Shiro assured him it was normal. That while Keith typically operated on the same sleep-wake cycle as both Alteans and humans, his Galran heritage meant he would sometimes sleep through two or three days at a time, just like the rest of his kind. Particularly after a stretch of days where he’d gotten no sleep at all. That information surprised Lance, though in retrospect it made sense. They weren’t of the same species, so of course there would be a few biological differences between them. It was just slightly inconvenient that those differences had to appear now, when Lance most wanted to talk.

It didn’t sit well with him, not knowing what he would be doing at court. What role he should play, what tasks to focus on, what relationships to cultivate.

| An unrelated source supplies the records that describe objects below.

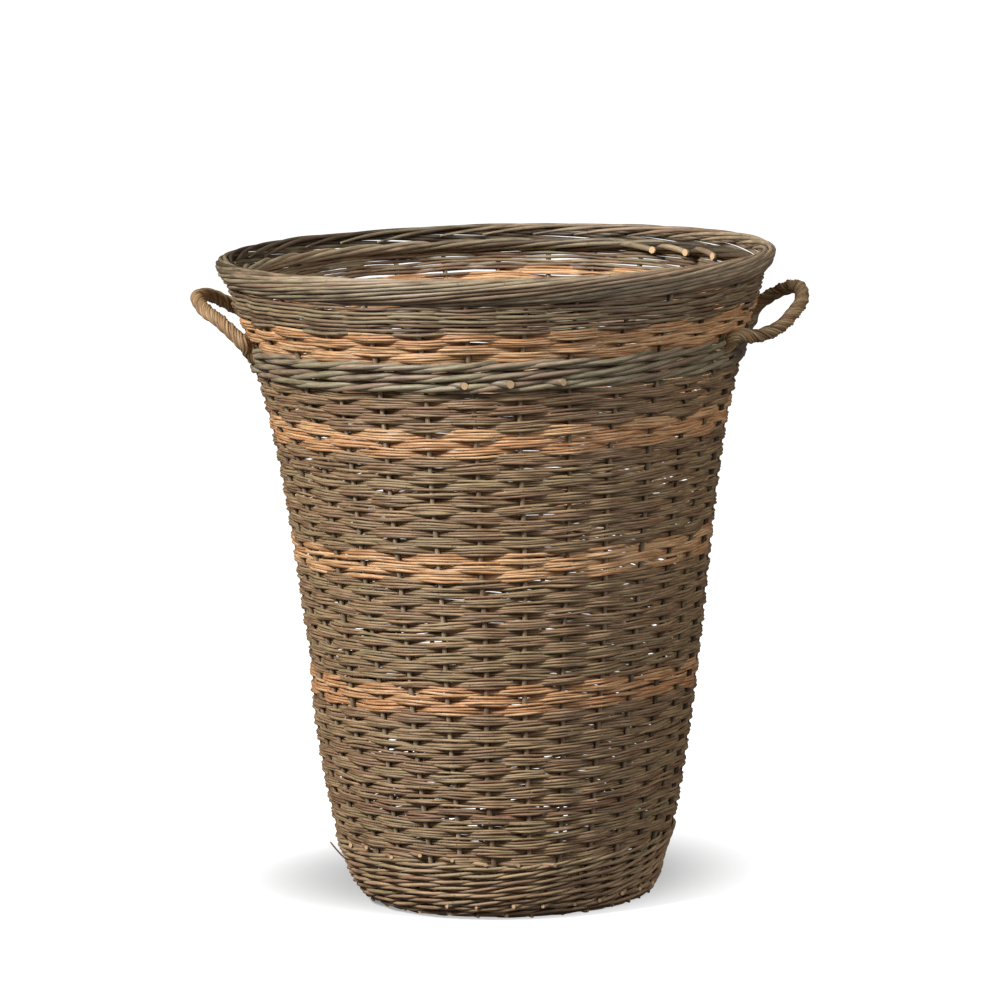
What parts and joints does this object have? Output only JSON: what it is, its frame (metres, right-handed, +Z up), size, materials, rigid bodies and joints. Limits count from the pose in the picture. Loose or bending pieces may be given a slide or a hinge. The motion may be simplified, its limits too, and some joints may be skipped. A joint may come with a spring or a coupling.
{
  "type": "hop picking basket",
  "caption": "Tall round woven willow basket that flares to a rod border, with a waled foot, buff bushel bands, a mid wale and stiff twisted rope handles.",
  "frame": {"origin": "on the floor, under the middle of the base", "axes": "+Z up the basket's own axis, -Y towards the viewer of the picture, +X towards the right-hand handle"},
  "size_m": [0.8018, 0.7155, 0.8445],
  "materials": {
    "siding_willow": "olive brown bark of dried willow rods, satin",
    "buff_willow": "boiled and stripped orange tan willow rods, satin",
    "green_willow": "grey green bark of thick willow rods, satin",
    "stake_willow": "grey brown bark of stout willow rods, matt to satin",
    "handle_willow": "ochre brown twisted willow rods, satin"
  },
  "bodies": {
    "root": {"base_stick_1": "stake_willow", "base_stick_5": "stake_willow", "base_stick_2": "stake_willow", "base_stick_6": "stake_willow", "base_stick_3": "stake_willow", "base_stick_7": "stake_willow", "base_stick_4": "stake_willow", "base_stick_8": "stake_willow", "base_weave_a": "stake_willow", "base_weave_b": "stake_willow", "foot_wale": "siding_willow", "siding_olive_1": "siding_willow", "siding_buff_1": "buff_willow", "siding_olive_2": "siding_willow", "siding_buff_2": "buff_willow", "siding_olive_3": "siding_willow", "siding_buff_3": "buff_willow", "siding_olive_4": "siding_willow", "mid_wale": "green_willow", "siding_buff_4": "buff_willow", "upper_rand": "siding_willow", "stake_01": "stake_willow", "stake_02": "stake_willow", "stake_03": "stake_willow", "stake_04": "stake_willow", "stake_05": "stake_willow", "stake_06": "stake_willow", "stake_07": "stake_willow", "stake_08": "stake_willow", "stake_09": "stake_willow", "stake_10": "stake_willow", "stake_11": "stake_willow", "stake_12": "stake_willow", "stake_13": "stake_willow", "stake_14": "stake_willow", "stake_15": "stake_willow", "stake_16": "stake_willow", "stake_17": "stake_willow", "stake_18": "stake_willow", "stake_19": "stake_willow", "stake_20": "stake_willow", "stake_21": "stake_willow", "stake_22": "stake_willow", "stake_23": "stake_willow", "stake_24": "stake_willow", "stake_25": "stake_willow", "stake_26": "stake_willow", "stake_27": "stake_willow", "stake_28": "stake_willow", "stake_29": "stake_willow", "stake_30": "stake_willow", "stake_31": "stake_willow", "handle_right": "handle_willow", "handle_left": "handle_willow"}
  },
  "joints": []
}
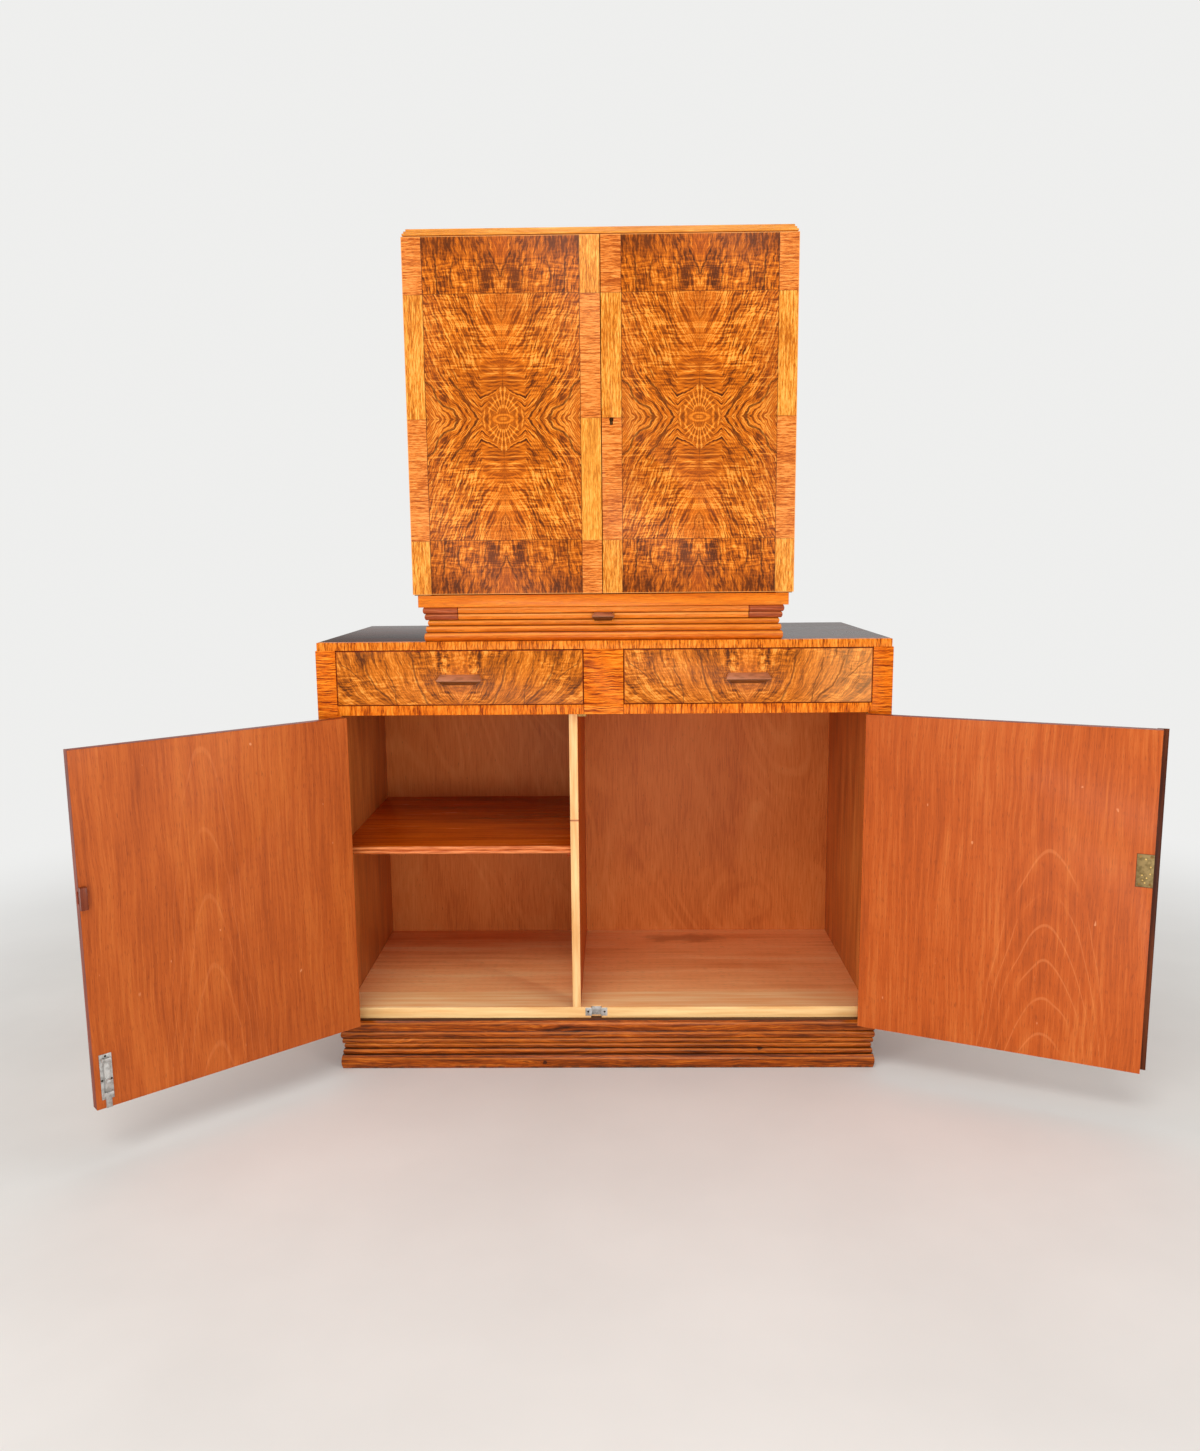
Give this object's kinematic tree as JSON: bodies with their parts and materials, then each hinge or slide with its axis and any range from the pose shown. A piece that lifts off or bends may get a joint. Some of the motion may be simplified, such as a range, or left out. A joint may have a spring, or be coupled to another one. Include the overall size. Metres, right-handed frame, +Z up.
{
  "type": "bar cabinet",
  "caption": "Two-stage veneered bar cabinet: upper cupboard on a reeded stand with pull-out serving slide, drawers, lower cupboard with shelf and upright, reeded plinth.",
  "frame": {"origin": "on the floor at the centre of the lower cabinet's footprint, under the plinth's middle bearer", "axes": "+X to the right as seen from the front, +Y to the back, +Z up"},
  "size_m": [1.8011, 0.8314, 1.572],
  "materials": {
    "walnut_burl": "gloss burl veneer",
    "walnut_crossband": "gloss cross-grained veneer",
    "walnut_crown": "gloss crown-cut veneer",
    "cornice_walnut": "gloss",
    "stand_reeds": "gloss",
    "guide_reeds": "gloss",
    "slide_wood": "gloss",
    "handle_mahogany": "gloss",
    "plinth_rosewood": "gloss",
    "counter_top": "high gloss",
    "carcass_side": "gloss",
    "carcass_wood": "raw",
    "interior_wood": "satin",
    "interior_floor": "satin",
    "shelf_wood": "gloss",
    "plywood": "satin",
    "mahogany_door": "satin",
    "mahogany_block": "satin",
    "dark_strip": "gloss",
    "brass": "aged",
    "steel": "dull"
  },
  "bodies": {
    "cabinet": {"plinth": "plinth_rosewood", "bottom_board": "interior_floor", "bolt_keep": "steel", "side_left": "carcass_side", "side_right": "carcass_side", "stile_left": "walnut_crossband", "stile_right": "walnut_crossband", "drawer_board": "walnut_crossband", "stile_centre": "walnut_crossband", "drawer_partition": "carcass_wood", "divider": "interior_wood", "lower_back": "plywood", "counter_edge": "walnut_crossband", "counter_board": "counter_top", "shelf": "shelf_wood", "shelf_batten_left": "interior_wood", "shelf_batten_right": "interior_wood", "hinge_fixed_left": "brass", "hinge_fixed_right": "brass", "stand_frame": "stand_reeds", "slide_guide_left": "guide_reeds", "slide_guide_right": "guide_reeds", "under_board": "stand_reeds", "upper_side_left": "carcass_side", "upper_side_right": "carcass_side", "upper_bottom": "interior_wood", "upper_top": "interior_wood", "upper_back": "plywood", "upper_shelf": "interior_wood", "cornice": "cornice_walnut", "pivot_lower_left": "brass", "pivot_lower_right": "brass", "pivot_upper_left": "brass", "pivot_upper_right": "brass"},
    "left_door": {"lower_door_left": "mahogany_door", "hinge_leaf_left": "brass", "strike_block": "mahogany_block", "bolt_plate": "steel"},
    "door_bolt": {"door_bolt": "steel"},
    "right_door": {"lower_door_right": "mahogany_door", "hinge_leaf_right": "brass", "cover_strip": "dark_strip", "lower_lock": "brass", "lower_escutcheon": "brass"},
    "lower_lock_bolt": {"lower_lock_bolt": "brass"},
    "upper_left_door": {"upper_door_left": "walnut_burl"},
    "upper_right_door": {"upper_door_right": "walnut_burl", "upper_lock": "brass", "upper_escutcheon": "brass"},
    "upper_lock_bolt": {"upper_lock_bolt": "brass"},
    "left_drawer": {"drawer_front_left": "walnut_crown", "drawer_box_left": "carcass_wood", "drawer_bottom_left": "plywood", "drawer_handle_left": "handle_mahogany"},
    "right_drawer": {"drawer_front_right": "walnut_crown", "drawer_box_right": "carcass_wood", "drawer_bottom_right": "plywood", "drawer_handle_right": "handle_mahogany"},
    "serving_slide": {"serving_slide": "slide_wood", "slide_handle": "handle_mahogany"}
  },
  "joints": [
    {"name": "left_door_hinge", "type": "hinge", "parent": "cabinet", "child": "left_door", "pos_m": [-0.4915, -0.2413, 0.404], "axis": [0, 0, -1], "range_deg": [-137.8, 37.2]},
    {"name": "right_door_hinge", "type": "hinge", "parent": "cabinet", "child": "right_door", "pos_m": [0.4915, -0.2413, 0.404], "axis": [0, 0, 1], "range_deg": [-155.8, 19.2]},
    {"name": "door_bolt_slide", "type": "slide", "parent": "left_door", "child": "door_bolt", "axis": [0, 0, 1], "range_m": [0, 0.025]},
    {"name": "lower_lock_throw", "type": "slide", "parent": "right_door", "child": "lower_lock_bolt", "axis": [0.9121, -0.4099, 0], "range_m": [0, 0.008]},
    {"name": "upper_left_hinge", "type": "hinge", "parent": "cabinet", "child": "upper_left_door", "pos_m": [-0.344, -0.225, 1.245], "axis": [0, 0, -1], "range_deg": [0, 95]},
    {"name": "upper_right_hinge", "type": "hinge", "parent": "cabinet", "child": "upper_right_door", "pos_m": [0.344, -0.225, 1.245], "axis": [0, 0, 1], "range_deg": [0, 95]},
    {"name": "upper_lock_throw", "type": "slide", "parent": "upper_right_door", "child": "upper_lock_bolt", "axis": [-1, 0, 0], "range_m": [0, 0.008]},
    {"name": "left_drawer_slide", "type": "slide", "parent": "cabinet", "child": "left_drawer", "axis": [0, -1, 0], "range_m": [0, 0.34]},
    {"name": "right_drawer_slide", "type": "slide", "parent": "cabinet", "child": "right_drawer", "axis": [0, -1, 0], "range_m": [0, 0.34]},
    {"name": "serving_slide_run", "type": "slide", "parent": "cabinet", "child": "serving_slide", "axis": [0, -1, 0], "range_m": [0, 0.3]}
  ]
}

It felt like he was flying blindly into battle, and he really didn’t like it.

He clenched his hand into a fist and rubbed his thumb over the smooth metal, then turned his gaze back to Shiro, who had already begun the shuttle’s landing procedures during Lance’s silence.

Lance tilted his head to the side and considered Shiro— the broad set of his shoulders beneath his black jacket, and his metal arm, and the serene expression that covered his face. There was a strength to him that Lance admired. Physically, of course, but also mentally. No doubt the Galrans had put him through a lot since they’d conquered Earth, and yet he could still face the planet calmly. He didn’t let the past affect him. Lance wanted more than anything to do the same.

There was also just something really comforting about Shiro. Maybe it was because Lance knew he understood what Lance was going through. Or maybe it was because Shiro’s human appearance was so similar to an Altean’s. Except for the ears and the lack of facial tattoos, Shiro could have easily passed for an Altean. He was certainly the closest thing Lance had to a familiar face on this new planet, so it was little wonder Lance felt so at ease around him. He’d be like a breath of fresh air after being surrounded by so many Galrans. Something of a relief. Lance was just glad Shiro worked so closely with Keith, if only because it meant he wouldn’t have to feel so lonely and out of place in this foreign court.

He’d trust Shiro over any of the Galran politicians anyways. If nothing else, the long trip from Olkarion had solidified that impression and shown Lance that Shiro was someone worth trusting and confiding in. And that he was someone who knew how to navigate the court, which Lance definitely needed help with. And, after all, Matt had once advised him to quietly seek out allies and consolidate his support. Perhaps Shiro could be the first of those.

The man in question hummed softly as he fiddled with the controls and locked their shuttle onto course. “We’ll be arriving soon,” he said. He turned in his chair and smiled at Lance, but his eyes were still filled with concern. Like he was asking Lance for permission to land, or trying to say he could delay their arrival if Lance wanted. The intention touched him, even if he couldn’t accept it.

Instead, he silently nodded his assent and faced the planet, trying not to think too much about what was awaiting him on the surface. He felt Shiro’s gaze on him, weighing his words, judging his countenance. But finally, Shiro let out a breath and stood from his chair. “Can I trust you to keep us on track while I wake Keith up?”

“Of course,” Lance answered, because he knew his duty. He knew how important it was for him to reach Galra, even if all he wanted was to turn this ship around and fly in the opposite direction.

Shiro seemed to accept that answer without hesitation. He didn’t ask any other questions, or even give Lance a look. He just patted Lance once more on the shoulder, and then left the cockpit, presumably heading towards the sleeping quarters at the back of the shuttle. And Lance was left with the control screens and the gentle humming of the shuttle’s engine.

All alone, Lance let out a long breath and slumped back in his seat. The shuttle was already locked onto their destination, so there was very little for Lance to do except sit there and watch the planet grow larger and larger, becoming clearer and more detailed with every second, until its rocky landscape was all the Lance could see.

“Galra,” he sighed again, staring at the red that filled the shuttle’s windshield. His new home.